Rethinking product design is central. One of my favourite parts of the Great Recovery is the tear-down workshop. Fancy trying to fix a disposable toothbrush or home coffee machine? You’ll see just how difficult the design makes any prospect of repair. But as well as reparability, designers should also consider factors like how the product performs and how it influences the user’s behaviour. The Great Recovery’s genius lies in bringing together all necessary players to ensure the final product is the very best for all of us – and our world.
That includes considering the demands placed on our planet by manufacturing. They can be boiled down to four headline categories: the amount of land required, how much water is needed, the weight of materials necessary and the amount of greenhouse gases emitted. Friends of the Earth is pushing for new rules that would require large companies operating in Europe to report on these impacts, alongside other environmental and social indicators.
That’s because we believe that it’s only by recognising and emphasising these overlooked costs that we’ll start to see real progress in factoring them into how our products are made. As the saying goes, ‘you can’t manage what you don’t measure’.

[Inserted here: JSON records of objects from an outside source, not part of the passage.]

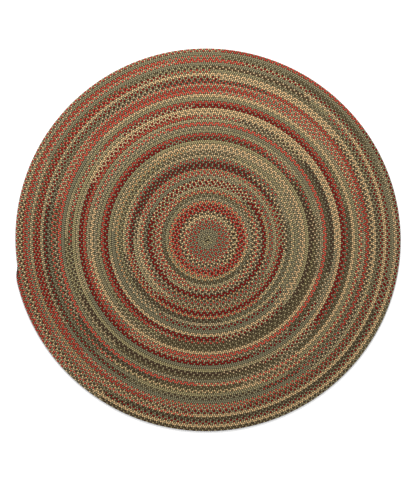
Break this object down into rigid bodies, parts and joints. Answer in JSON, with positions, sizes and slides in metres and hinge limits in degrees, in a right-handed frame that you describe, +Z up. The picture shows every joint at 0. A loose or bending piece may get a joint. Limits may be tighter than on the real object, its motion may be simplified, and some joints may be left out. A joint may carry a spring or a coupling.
{
  "type": "braided rug",
  "caption": "Round flat rug of one long three-strand wool braid, coiled and laced edge to edge, in mixed sage, olive, brown, tan, cream and red strands.",
  "frame": {"origin": "on the floor, under the middle of the rug's outline", "axes": "+Z up out of the rug; the braid's tapered tail is on the -X side, and the long way of the slightly oval outline lies near X"},
  "size_m": [1.678, 1.6684, 0.0095],
  "materials": {
    "braided_wool": "matte dyed wool yarn, braided"
  },
  "bodies": {
    "root": {"braided_rug": "braided_wool"}
  },
  "joints": []
}
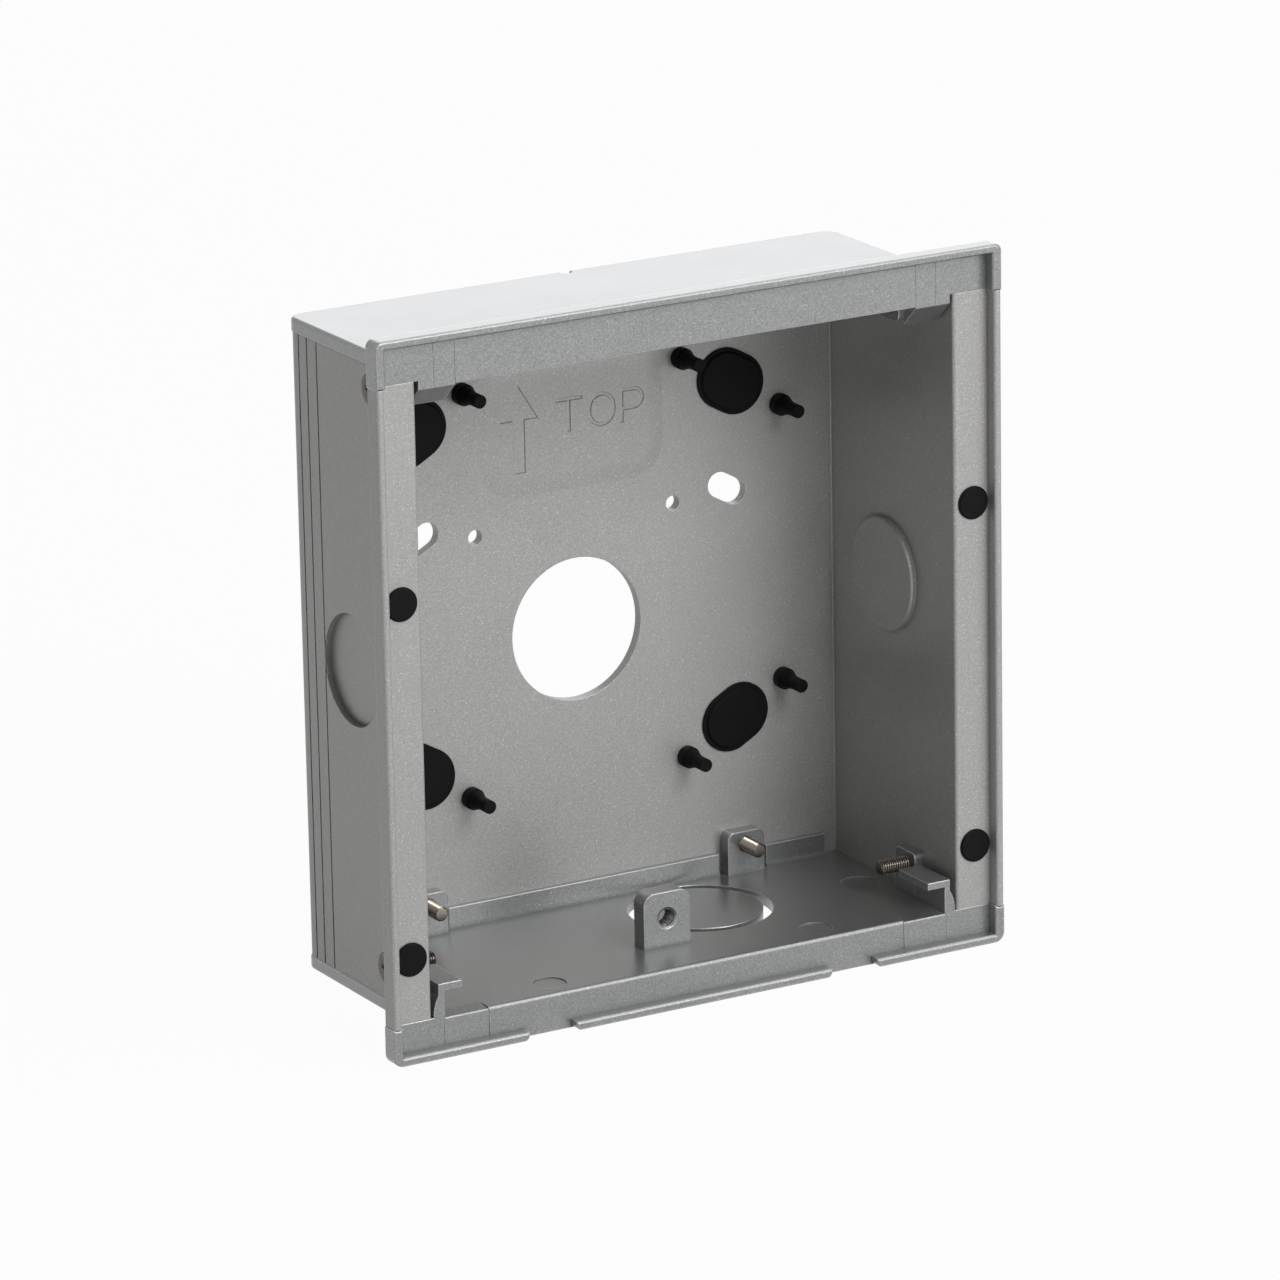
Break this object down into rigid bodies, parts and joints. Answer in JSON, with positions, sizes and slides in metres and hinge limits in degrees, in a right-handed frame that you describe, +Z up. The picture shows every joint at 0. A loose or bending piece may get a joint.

Better management of resources would include things like less wasteful product design and shifting business models towards more hiring and less buying. The circular economy is a brilliant idea. But if it’s a circle that keeps expanding instead of sticking within our world’s safe limits then we’re still headed for trouble – just slightly later.
To bring the issue to life, our new Make It Better campaign tells the real stories of our products – what they’re made from, and what they affect along the way.
A child tin miner searching for tin ore at a mine in Belo Laut Village, District Muntok, Bangka, Indonesia
We’ve begun with an investigation into tin, a key component in all electronic gadgets. Around a third of the world’s tin is from the Indonesian islands of Bangka and Belitung, where our research found that mining is destroying tropical forests, choking coral reefs and devastating communities. Tracing back up the supply chain, we found evidence that tin from Bangka almost certainly ends up in products sold by Samsung and Apple.
More than 14,000 people have now asked the tech brands to reveal their supply chains and work with industry and communities to resolve the situation in Bangka – so far they have refused to say if they use tin mined on the island.
A sea tin miner separates sand from tin ore in Rebu Village, District Sungai Liat, Bangka, Indonesia
While we keep the pressure on the smartphone makers, offline and online (check out our recent digital tagging of their stores using augmented reality), we’re also celebrating the positive steps some companies are taking towards more planet-friendly production and how innovative design can reduce the environmental impact of our favourite things.
That could be Unilever’s recent launch of a deodorant designed be half the size but last as long, with major savings on carbon and materials. Or Patagonia’s Don’t Buy This Jacket advertising campaign, launched at the height of Christmas shopping fever, which suggests that customers only buy what they really need. You can see more examples on our Pinterest Green By Design board.
Millions of us love our smartphones and other items. More supply chain accountability and design innovation would set us on track to being able to love the way they’re made, too.